Sehingga, langkah KPU ini juga dinilai Hadar dan kawan-kawan merupakan sebuah pembohongan publik.
“Jadi, kami menilai KPU sudah melakukan pembohongan publik, pembohongan kepada kita semua. Mengatakan akan mengubah, tetapi tidak diubah,” tandasnya.
Sebagai informasi, 17 April 2023 KPU telah menetapkan PKPU No 10 Tahun 2023 tentang Pencalonan Anggota DPR, DPRD Provinsi, dan DPRD Kabupaten/Kota.
Dalam Pasal 8 ayat (2) PKPU Nomor 10 Tahun 2023 dinilai bisa membuat keterwakilan perempuan di legislatif menjadi kurang dari 30 persen.

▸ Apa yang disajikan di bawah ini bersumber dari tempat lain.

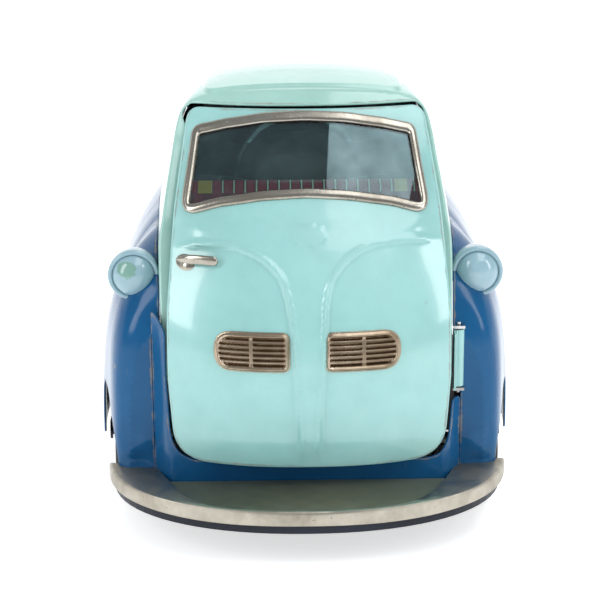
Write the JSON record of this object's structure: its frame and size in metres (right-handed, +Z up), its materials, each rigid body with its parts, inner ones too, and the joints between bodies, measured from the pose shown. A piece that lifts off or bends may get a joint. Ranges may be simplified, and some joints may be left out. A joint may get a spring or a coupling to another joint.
{
  "type": "friction tin car",
  "caption": "Pressed-tin bubble car with a front-opening door, plated bumper and vents, rubber tyres and a friction flywheel motor on the rear axle.",
  "frame": {"origin": "on the ground under the middle of the car's overall length and width", "axes": "the car faces -Y, +X is the car's own left, +Z up; it stands on its tyres at z = 0"},
  "size_m": [0.0944, 0.165, 0.0938],
  "materials": {
    "turquoise_paint": "gloss enamel",
    "blue_paint": "gloss enamel",
    "navy_paint": "satin enamel",
    "lamp_paint": "gloss enamel",
    "nickel_trim": "aged nickel plate",
    "plain_steel": "mill finish",
    "gear_brass": "satin",
    "flywheel_iron": "rough",
    "tyre_rubber": "matt",
    "clear_pane": "clear sheet",
    "red_lens": "gloss",
    "litho_print": "printed tin",
    "green_paint": "satin enamel"
  },
  "bodies": {
    "body": {"upper_body_shell": "turquoise_paint", "lower_body_shell": "blue_paint", "base_plate": "navy_paint", "front_bumper": "nickel_trim", "rear_bumper": "nickel_trim", "headlamp_shell_left": "lamp_paint", "headlamp_lens_left": "lamp_paint", "headlamp_shell_right": "lamp_paint", "headlamp_lens_right": "lamp_paint", "tail_lamp_left": "red_lens", "tail_lamp_right": "red_lens", "axle_bracket_left": "plain_steel", "axle_bracket_right": "plain_steel", "hinge_pin": "plain_steel", "hinge_bracket": "plain_steel", "side_window_left": "clear_pane", "side_window_right": "clear_pane", "rear_window": "clear_pane", "cabin_seat": "litho_print", "cabin_floor": "green_paint", "motor_plate_left": "plain_steel", "motor_plate_right": "plain_steel", "motor_spacer_1": "plain_steel", "motor_spacer_2": "plain_steel", "motor_spacer_3": "plain_steel"},
    "door": {"door_panel": "turquoise_paint", "windshield_frame": "nickel_trim", "windshield": "clear_pane", "vent_grille_left": "nickel_trim", "vent_grille_right": "nickel_trim", "door_handle": "nickel_trim", "door_hinge_leaf": "turquoise_paint", "door_latch_tab": "plain_steel"},
    "front_wheels": {"front_axle": "plain_steel", "hub_front_left": "nickel_trim", "hub_front_right": "nickel_trim", "tyre_front_left": "tyre_rubber", "tyre_front_right": "tyre_rubber"},
    "rear_wheels": {"rear_axle": "plain_steel", "hub_rear_left": "nickel_trim", "hub_rear_right": "nickel_trim", "tyre_rear_left": "tyre_rubber", "tyre_rear_right": "tyre_rubber", "axle_gear": "gear_brass"},
    "idler": {"idler_shaft": "plain_steel", "idler_pinion": "gear_brass", "idler_gear": "gear_brass"},
    "flywheel": {"flywheel_shaft": "plain_steel", "flywheel_pinion": "gear_brass", "flywheel_left": "flywheel_iron", "flywheel_right": "flywheel_iron"}
  },
  "joints": [
    {"name": "door_hinge", "type": "hinge", "parent": "body", "child": "door", "pos_m": [0.0324, -0.0576, 0.038], "axis": [0, 0, 1], "range_deg": [0, 85]},
    {"name": "front_axle_spin", "type": "hinge", "parent": "body", "child": "front_wheels", "pos_m": [0, -0.042, 0.0132], "axis": [1, 0, 0], "continuous": true},
    {"name": "flywheel_spin", "type": "hinge", "parent": "body", "child": "flywheel", "pos_m": [0, 0.0343, 0.0246], "axis": [1, 0, 0], "continuous": true},
    {"name": "idler_spin", "type": "hinge", "parent": "body", "child": "idler", "pos_m": [0, 0.0415, 0.0192], "axis": [1, 0, 0], "continuous": true},
    {"name": "rear_axle_spin", "type": "hinge", "parent": "body", "child": "rear_wheels", "pos_m": [0, 0.0495, 0.0132], "axis": [1, 0, 0], "continuous": true}
  ],
  "couplings": [
    {"joint": "idler_spin", "follows": "flywheel_spin", "ratio": -0.28571},
    {"joint": "rear_axle_spin", "follows": "flywheel_spin", "ratio": 0.071429}
  ]
}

Baca juga: Perludem: Bawaslu Punya Kewenangan Besar Ketimbang hanya Adukan KPU ke DKPP
Pasal ini mengatur terkait pembulatan desimal ke bawah dalam teknis penghitungan proporsi jumlah keterwakilan perempuan di satu dapil.
"Dalam hal penghitungan 30 persen (tiga puluh persen) jumlah bakal calon perempuan di setiap dapil menghasilkan angka pecahan, maka apabila dua tempat desimal di belakang koma bernilai: (a) kurang dari 50 (lima puluh), maka hasil penghitungan dilakukan pembulatan ke bawah; atau (b) 50 (lima puluh) atau lebih, hasil penghitungan dilakukan pembulatan ke atas," bunyi Pasal 8 Ayat (2) PKPU Nomor 10 Tahun 2023.

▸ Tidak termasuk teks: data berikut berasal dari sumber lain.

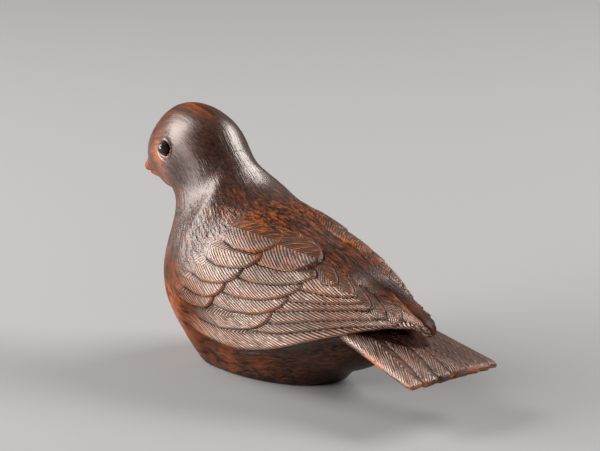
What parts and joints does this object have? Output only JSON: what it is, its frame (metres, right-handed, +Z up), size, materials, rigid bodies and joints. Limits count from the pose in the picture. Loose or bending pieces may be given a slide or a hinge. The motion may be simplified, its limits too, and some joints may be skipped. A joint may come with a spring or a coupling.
{
  "type": "netsuke",
  "caption": "Resting pigeon carved from one block of dark wood as a cord toggle, with folded feathered wings, a fanned tail and inlaid dark eyes.",
  "frame": {"origin": "on the surface that the pigeon stands on, under the middle of its bounding box", "axes": "+Z up, -Y the way the pigeon faces, +X to the pigeon's left"},
  "size_m": [0.0226, 0.0564, 0.03],
  "materials": {
    "wood": "polished dark stain, worn to orange-brown on the edges",
    "horn": "polished black horn"
  },
  "bodies": {
    "root": {"bird": "wood", "left_eye": "horn", "right_eye": "horn"}
  },
  "joints": []
}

Akibat dari aturan itu, keterwakilan perempuan akan kurang dari 30 persen di sejumlah dapil. Semisal, pada dapil yang memberlakukan 7 caleg, 30% dari jumlah tersebut ialah 2,1.
Sesuai dengan Pasal 8 ayat (2) PKPU Nomor 10 Tahun 2023, angka di belakang koma kurang dari 50, maka 2,1 dilakukan pembulatan menjadi 2 orang.